I hope you will congratulate us upon the probability of a new Fence to Our Garden. Mr A—— has long been ashamed of ours, for us, and indeed we have stood in need of one. It is to be like Genll. Warrens, the materials for it are gatherd togather in the Yard, as also for a new Barn, which is as far advanced as framing.

I am exceedingly obligd to you my dear Aunt, for your kind attention to me and my Sister, we shall ever retain a grateful remembrance of your goodness. Mama informs you of all the News. She writes so largely, that she leaves very little for me to say. I have read the Poem you was so good as to send me and am much pleasd with—but accidentally, I suppose, in the sewing, 4 Pages are wanting, just at the conclusion. I was very sorry as it leaves it quite unconnected.

I hope you will be so good as to continue to write to me. Your Letters in some measure compensate for, and fill up that dreadful Chasm which your absence makes, in our enjoyments and which would otherwise be quite insuportable. Please to offer my respectful and affectionate regards to my Uncle. I shall write my Cousin by the next Vessel, which will sail a few days, after this. I have not had but one Letter from her since her Brothers arrival—tis Strange!

I am my dear Aunt with the Sincerest Love & gratitude your obligd & Affectionate Neice Eliza Cranch

RC (Adams Papers); endorsed: “Betsy Cranch May 20th 1786.”

1.

See Richard Cranch to JA, 20 May, below.

2.

AA2 to Elizabeth Cranch, 14 Feb.; AA to Mary Smith Cranch, 21 March and 6 April; AA to Elizabeth Cranch, 2 April; and AA to Lucy Cranch, 2 April, all above.

3.

Peggy White lost her heart to Bailey Bartlett; the two married on 21 Nov. (Vital Records of Haverhill Massachusetts to the End of Year 1849, 2 vols., Topsfield, Mass., 1910–1911, 2:329).

4.

The visiting card was not an announcement of AA2's marriage.

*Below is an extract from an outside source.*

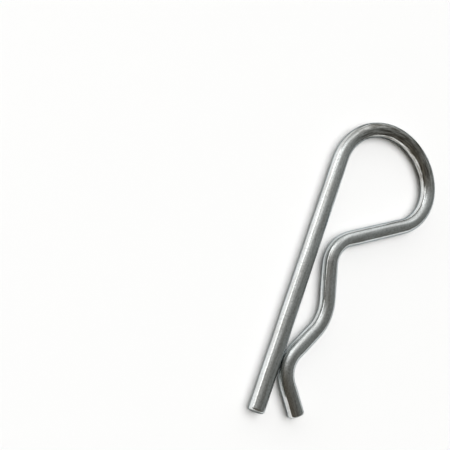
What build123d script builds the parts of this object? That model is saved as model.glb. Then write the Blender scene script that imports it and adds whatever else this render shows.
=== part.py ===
"""Hitch pin clip: one spring wire bent flat into a straight leg, an eye and a wavy leg.

Lengths are in millimetres. The clip lies on its side on the table: Z is up, X runs along the
straight leg from its free end towards the eye, and the wavy leg is on the -Y side of it. The
origin is the middle of the clip's outline, on the table.
"""
from build123d import *
import math
import os

# ---- wire -----------------------------------------------------------------------------------
wire_diameter = 3.175     # 1/8 in spring wire, the standard wire of this size of clip
end_rounding = 0.40       # worn rim left where the wire is sheared to length

# ---- straight leg, which goes through the cross hole of the shaft ---------------------------
leg_length = 53.1         # free end to the start of the eye

# ---- eye: a wide crown and a tighter shoulder that leads into the wavy leg ------------------
crown_radius = 11.43      # wire centre line
crown_turn = 157.0        # degrees
shoulder_radius = 9.08    # wire centre line

# ---- wavy leg, which snaps over the shaft ---------------------------------------------------
slant_angle = 54.4        # degrees to the straight leg, from the eye down to the neck
neck_radius = 6.26        # wire centre line
neck_gap = 1.83           # open space between the two legs at the neck
rise_angle = 15.5         # degrees, from the neck up to the bow
bow_radius = 9.46         # wire centre line
bow_gap = 4.26            # open space between the two legs at the bow
fall_angle = 26.5         # degrees, from the bow down to the pinch
pinch_radius = 5.91       # wire centre line
pinch_gap = 0.06          # the legs all but touch here when the clip is free
flare_angle = 39.5        # degrees, the lead-in that lets the clip ride up over a shaft
flare_length = 6.14       # straight part of the lead-in


def sagitta(radius, degrees):
    """Height an arc gains while it turns from level to a slope of the given angle."""
    return radius * (1 - math.cos(math.radians(degrees)))


def run_between(height, sagittas, degrees):
    """Length of the straight wire that makes up the rest of a change of height."""
    return (height - sagittas) / math.sin(math.radians(degrees))


# Heights of the wire centre above the centre of the straight leg. The eye ends at the slant
# angle, half a turn past the direction of the straight leg.
shoulder_turn = 180 + slant_angle - crown_turn
crown_height = sagitta(crown_radius, crown_turn)
eye_end_height = crown_height + shoulder_radius * (
    math.cos(math.radians(crown_turn)) - math.cos(math.radians(180 + slant_angle)))
neck_height = wire_diameter + neck_gap
bow_height = wire_diameter + bow_gap
pinch_height = wire_diameter + pinch_gap

slant_length = run_between(
    eye_end_height - neck_height, sagitta(neck_radius, slant_angle), slant_angle)
rise_length = run_between(
    bow_height - neck_height,
    sagitta(neck_radius, rise_angle) + sagitta(bow_radius, rise_angle), rise_angle)
fall_length = run_between(
    bow_height - pinch_height,
    sagitta(bow_radius, fall_angle) + sagitta(pinch_radius, fall_angle), fall_angle)

# Centre line as (straight length) or (bend radius, turn) steps. A negative turn is to the
# right, which is how the eye and the bow bend. The neck and the pinch bend to the left.
steps = [
    leg_length,
    (crown_radius, -crown_turn),
    (shoulder_radius, -shoulder_turn),
    slant_length,
    (neck_radius, slant_angle + rise_angle),
    rise_length,
    (bow_radius, -(rise_angle + fall_angle)),
    fall_length,
    (pinch_radius, fall_angle + flare_angle),
    flare_length,
]

point = Vector(0, 0, 0)
heading = 0.0
edges = []
for step in steps:
    if isinstance(step, tuple):
        radius, turn = step
        side = math.copysign(90, turn)
        to_centre = Vector(radius, 0, 0).rotate(Axis.Z, heading + side)
        centre = point + to_centre
        middle = centre - to_centre.rotate(Axis.Z, turn / 2)
        end = centre - to_centre.rotate(Axis.Z, turn)
        edges.append(ThreePointArc(point, middle, end))
        heading += turn
    else:
        end = point + Vector(step, 0, 0).rotate(Axis.Z, heading)
        edges.append(Line(point, end))
    point = end

# ---- one round wire along the centre line, its two sheared ends a little rounded ------------
centre_line = Wire(edges)
section = Plane(origin=(0, 0, 0), x_dir=(0, 1, 0), z_dir=(1, 0, 0)) * Circle(wire_diameter / 2)
spring_wire = sweep(section, path=centre_line)
end_rims = [
    rim for rim in spring_wire.edges().filter_by(GeomType.CIRCLE)
    if min((rim.arc_center - tip).length for tip in (Vector(0, 0, 0), point)) < end_rounding
]
spring_wire = fillet(end_rims, end_rounding)

# The centre line was drawn from the straight leg's free end. The clip lies on the table, with
# the middle of its outline at the origin.
middle_of_outline = spring_wire.bounding_box().center()
spring_wire = Pos(-middle_of_outline.X, -middle_of_outline.Y, wire_diameter / 2) * spring_wire

os.makedirs("parts", exist_ok=True)
export_step(spring_wire, "parts/spring_wire.step")
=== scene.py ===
# %% [markdown]
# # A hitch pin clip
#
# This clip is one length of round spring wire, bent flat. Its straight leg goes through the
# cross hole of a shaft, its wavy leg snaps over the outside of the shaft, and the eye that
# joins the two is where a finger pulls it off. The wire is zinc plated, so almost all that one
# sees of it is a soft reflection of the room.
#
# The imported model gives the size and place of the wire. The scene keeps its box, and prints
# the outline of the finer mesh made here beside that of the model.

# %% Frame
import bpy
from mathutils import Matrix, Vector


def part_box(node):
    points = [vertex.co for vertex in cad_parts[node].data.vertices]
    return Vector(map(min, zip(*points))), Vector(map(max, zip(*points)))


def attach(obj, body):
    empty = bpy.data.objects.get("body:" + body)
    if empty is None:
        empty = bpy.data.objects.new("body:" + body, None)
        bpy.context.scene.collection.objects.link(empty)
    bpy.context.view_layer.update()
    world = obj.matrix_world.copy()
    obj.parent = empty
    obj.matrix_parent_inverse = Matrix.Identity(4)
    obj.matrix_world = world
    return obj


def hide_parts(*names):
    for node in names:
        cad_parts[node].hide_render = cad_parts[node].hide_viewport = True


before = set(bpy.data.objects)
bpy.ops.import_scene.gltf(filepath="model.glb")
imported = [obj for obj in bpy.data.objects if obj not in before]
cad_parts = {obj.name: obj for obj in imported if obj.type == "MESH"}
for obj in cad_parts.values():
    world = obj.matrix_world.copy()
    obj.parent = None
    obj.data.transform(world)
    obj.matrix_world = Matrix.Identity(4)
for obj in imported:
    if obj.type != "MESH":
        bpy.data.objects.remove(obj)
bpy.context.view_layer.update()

import math

import bpy
import numpy as np
from mathutils import Matrix, Vector

MM = 0.001
low, high = (np.array(corner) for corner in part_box("spring_wire"))
wire_radius = (high[2] - low[2]) / 2
print("outline in mm:", np.round((high - low) / MM, 2))
print("wire diameter in mm:", round(2 * wire_radius / MM, 3))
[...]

The William Smiths of Clapham left the card at Grosvenor Square. See AA to Mary Smith Cranch, 4 July, below.

5.

Elizabeth Cranch sent the flower seeds to Ruth Dalton, daughter of Tristram Dalton, a Newburyport merchant and one of JA's classmates at Harvard. Dalton served in the Massachusetts House of Representatives, 1782–1785, and Senate, 1786–1788, as well as the U.S. Senate, 1789–1791. At one time the wealthiest citizen of Newburyport, Dalton lost his fortune and ended his days as surveyor of the port of Boston.

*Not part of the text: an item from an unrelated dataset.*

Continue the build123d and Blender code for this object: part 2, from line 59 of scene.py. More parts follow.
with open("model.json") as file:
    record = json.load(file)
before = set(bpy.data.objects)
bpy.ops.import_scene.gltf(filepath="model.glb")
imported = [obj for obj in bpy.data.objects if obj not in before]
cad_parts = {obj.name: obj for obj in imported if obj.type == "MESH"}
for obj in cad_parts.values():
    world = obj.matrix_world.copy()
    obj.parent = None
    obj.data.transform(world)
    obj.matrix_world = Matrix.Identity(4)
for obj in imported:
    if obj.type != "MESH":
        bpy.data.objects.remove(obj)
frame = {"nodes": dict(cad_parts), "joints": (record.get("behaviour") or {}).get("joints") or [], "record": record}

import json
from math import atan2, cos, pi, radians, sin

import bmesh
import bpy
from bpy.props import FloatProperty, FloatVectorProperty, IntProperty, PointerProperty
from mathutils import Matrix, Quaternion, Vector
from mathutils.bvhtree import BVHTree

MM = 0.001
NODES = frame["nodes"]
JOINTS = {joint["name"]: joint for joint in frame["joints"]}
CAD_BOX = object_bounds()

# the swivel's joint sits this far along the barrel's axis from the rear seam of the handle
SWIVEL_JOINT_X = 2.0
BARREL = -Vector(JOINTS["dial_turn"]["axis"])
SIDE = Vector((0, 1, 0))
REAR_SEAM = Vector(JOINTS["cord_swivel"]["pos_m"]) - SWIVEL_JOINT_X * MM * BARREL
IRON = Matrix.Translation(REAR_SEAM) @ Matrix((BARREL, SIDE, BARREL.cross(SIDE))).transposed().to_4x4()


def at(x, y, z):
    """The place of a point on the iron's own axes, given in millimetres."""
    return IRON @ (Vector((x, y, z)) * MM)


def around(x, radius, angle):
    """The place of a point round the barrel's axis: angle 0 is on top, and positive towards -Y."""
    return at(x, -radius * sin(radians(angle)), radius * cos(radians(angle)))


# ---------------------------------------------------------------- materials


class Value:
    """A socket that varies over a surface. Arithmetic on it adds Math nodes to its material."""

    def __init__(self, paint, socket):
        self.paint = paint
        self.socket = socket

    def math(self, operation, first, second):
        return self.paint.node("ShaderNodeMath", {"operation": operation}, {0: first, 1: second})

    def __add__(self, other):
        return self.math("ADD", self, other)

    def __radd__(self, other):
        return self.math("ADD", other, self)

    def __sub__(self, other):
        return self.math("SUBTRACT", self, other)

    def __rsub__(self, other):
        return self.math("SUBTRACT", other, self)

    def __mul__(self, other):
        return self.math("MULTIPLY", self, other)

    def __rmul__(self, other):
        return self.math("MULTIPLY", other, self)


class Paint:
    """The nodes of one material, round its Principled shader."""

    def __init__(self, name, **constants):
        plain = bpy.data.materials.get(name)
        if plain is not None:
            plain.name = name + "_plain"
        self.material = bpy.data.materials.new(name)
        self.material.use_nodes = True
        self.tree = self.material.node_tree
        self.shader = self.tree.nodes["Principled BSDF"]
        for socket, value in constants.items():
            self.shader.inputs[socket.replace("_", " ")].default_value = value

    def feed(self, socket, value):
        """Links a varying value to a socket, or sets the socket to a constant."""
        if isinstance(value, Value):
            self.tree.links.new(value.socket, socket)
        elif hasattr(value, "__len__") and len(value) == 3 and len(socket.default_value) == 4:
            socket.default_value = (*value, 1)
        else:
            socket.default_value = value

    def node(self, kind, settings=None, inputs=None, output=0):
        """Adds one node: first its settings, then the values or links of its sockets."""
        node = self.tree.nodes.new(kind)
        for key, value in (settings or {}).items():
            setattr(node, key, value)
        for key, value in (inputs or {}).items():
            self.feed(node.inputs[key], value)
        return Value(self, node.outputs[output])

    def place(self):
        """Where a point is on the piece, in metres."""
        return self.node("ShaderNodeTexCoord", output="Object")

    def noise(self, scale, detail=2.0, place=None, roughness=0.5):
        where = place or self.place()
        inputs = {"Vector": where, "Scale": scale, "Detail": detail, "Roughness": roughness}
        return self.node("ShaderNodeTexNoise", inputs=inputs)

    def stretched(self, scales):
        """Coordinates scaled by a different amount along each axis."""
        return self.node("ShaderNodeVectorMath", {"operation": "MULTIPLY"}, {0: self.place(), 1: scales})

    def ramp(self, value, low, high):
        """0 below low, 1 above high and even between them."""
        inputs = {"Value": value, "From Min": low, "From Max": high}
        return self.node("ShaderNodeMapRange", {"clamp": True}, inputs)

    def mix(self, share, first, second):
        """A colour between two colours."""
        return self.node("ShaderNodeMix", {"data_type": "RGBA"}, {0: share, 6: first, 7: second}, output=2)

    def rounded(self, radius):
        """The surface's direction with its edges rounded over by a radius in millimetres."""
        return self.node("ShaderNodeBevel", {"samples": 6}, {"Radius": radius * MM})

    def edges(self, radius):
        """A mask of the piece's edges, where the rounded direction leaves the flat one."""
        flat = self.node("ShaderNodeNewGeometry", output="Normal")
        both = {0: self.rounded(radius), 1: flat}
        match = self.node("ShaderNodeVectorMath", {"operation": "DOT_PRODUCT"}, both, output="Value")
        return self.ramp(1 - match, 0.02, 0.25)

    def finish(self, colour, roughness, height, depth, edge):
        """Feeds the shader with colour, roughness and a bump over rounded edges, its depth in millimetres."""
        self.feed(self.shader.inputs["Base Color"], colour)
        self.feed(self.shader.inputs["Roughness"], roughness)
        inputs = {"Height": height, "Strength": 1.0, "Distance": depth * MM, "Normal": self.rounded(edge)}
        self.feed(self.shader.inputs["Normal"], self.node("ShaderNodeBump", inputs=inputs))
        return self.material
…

Dalton's countryseat, Spring Hill, located on the Merrimack River, was admired by many for its terraced garden, fruit trees, hot house, dairy, and picturesque view of 174the surrounding countryside (Ruth Dalton to Elizabeth Cranch, 8 April, MHi: Jacob Norton Papers; Sibley's Harvard Graduates , 13:569–578; Eben F. Stone, “A Sketch of Tristram Dalton,” Essex Inst., Hist. Colls. , 25:1–29 [Jan.–March 1888]; Recollections of Samuel Breck with Passages from His Note-Books (1771–1862), ed. H. E. Scudder, Phila., 1877, p. 97–99).

6.

James Apthorp (1731–1799), the Cranch family's neighbor (John Wentworth, The Wentworth Genealogy: English and American, 3 vols., Boston, 1878, 1:519–520). For JQA's thoughts on Apthorp, see Diary , 1:329–331; 2:247, 267.